▸ Required task
For each line that holds "joints", copy the line out.

━━ Available data ━━

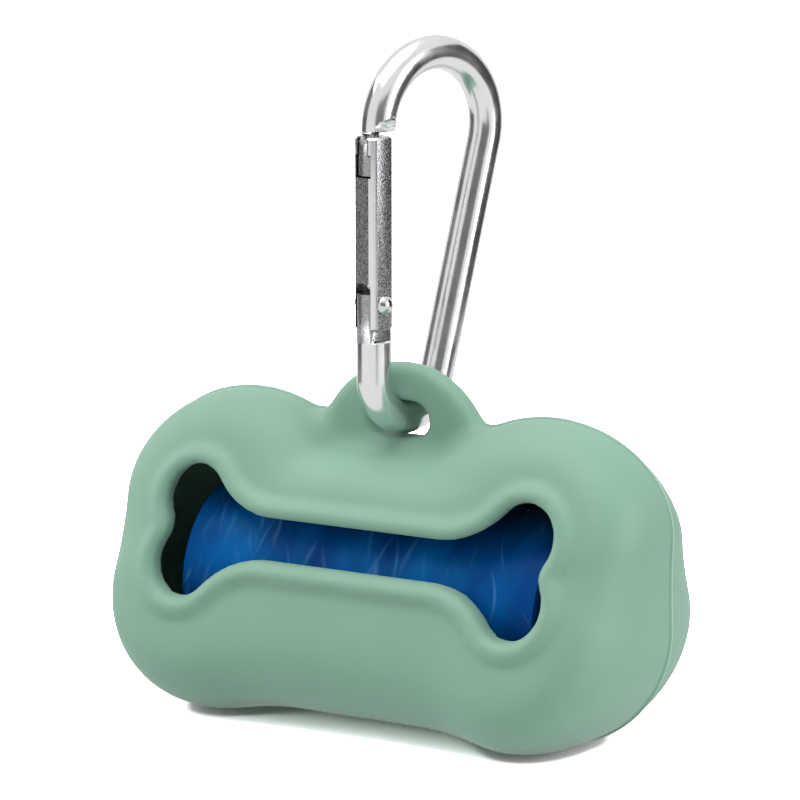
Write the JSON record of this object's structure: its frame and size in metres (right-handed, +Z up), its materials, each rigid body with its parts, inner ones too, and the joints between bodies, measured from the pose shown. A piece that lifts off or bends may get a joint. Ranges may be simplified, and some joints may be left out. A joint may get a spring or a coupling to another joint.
{
  "type": "dog waste bag dispenser",
  "caption": "Bone-shaped soft dispenser for a roll of dog waste bags, with a bone-shaped window and a snap hook on its lug for hanging it on a lead.",
  "frame": {"origin": "on the standing plane, under the middle of the part's overall width and depth", "axes": "+X along the bone, -Y towards the window, +Z up through the lug and the hook"},
  "size_m": [0.0912, 0.0428, 0.1033],
  "materials": {
    "silicone": "matte",
    "bag_film": "crinkled gloss",
    "cardboard": "raw cardboard",
    "hook_rod": "polished with rough cast flats",
    "gate_rod": "polished",
    "small_steel": "satin"
  },
  "bodies": {
    "body": {"silicone_body": "silicone"},
    "roll": {"bag_roll": "bag_film", "roll_core": "cardboard"},
    "hook": {"hook_frame": "hook_rod", "gate_rivet": "small_steel"},
    "gate": {"gate": "gate_rod", "gate_spring": "small_steel"},
    "plunger": {"gate_plunger": "small_steel"}
  },
  "joints": [
    {"name": "roll_spin", "type": "hinge", "parent": "body", "child": "roll", "pos_m": [0, 0.00142, 0.01936], "axis": [1, 0, 0], "continuous": true},
    {"name": "hook_swing", "type": "hinge", "parent": "body", "child": "hook", "pos_m": [0, 0.00172, 0.0465], "axis": [0.1392, 0.9903, 0], "range_deg": [-70, 70]},
    {"name": "gate_hinge", "type": "hinge", "parent": "hook", "child": "gate", "pos_m": [-0.00176, -0.00443, 0.0643], "axis": [-0.9613, 0.2756, 0], "range_deg": [0, 28], "stiffness_Nm_per_rad": 0.02, "springref_deg": -20.05},
    {"name": "plunger_slide", "type": "slide", "parent": "gate", "child": "plunger", "axis": [0, 0, 1], "range_m": [0, 0.0004], "deforming": ["gate_spring"]}
  ],
  "couplings": [
    {"joint": "plunger_slide", "follows": "gate_hinge", "m_per_rad": 0.000775}
  ]
}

━━━

▸ Correct result
Write the JSON record of this object's structure: its frame and size in metres (right-handed, +Z up), its materials, each rigid body with its parts, inner ones too, and the joints between bodies, measured from the pose shown. A piece that lifts off or bends may get a joint. Ranges may be simplified, and some joints may be left out. A joint may get a spring or a coupling to another joint.
  "joints": [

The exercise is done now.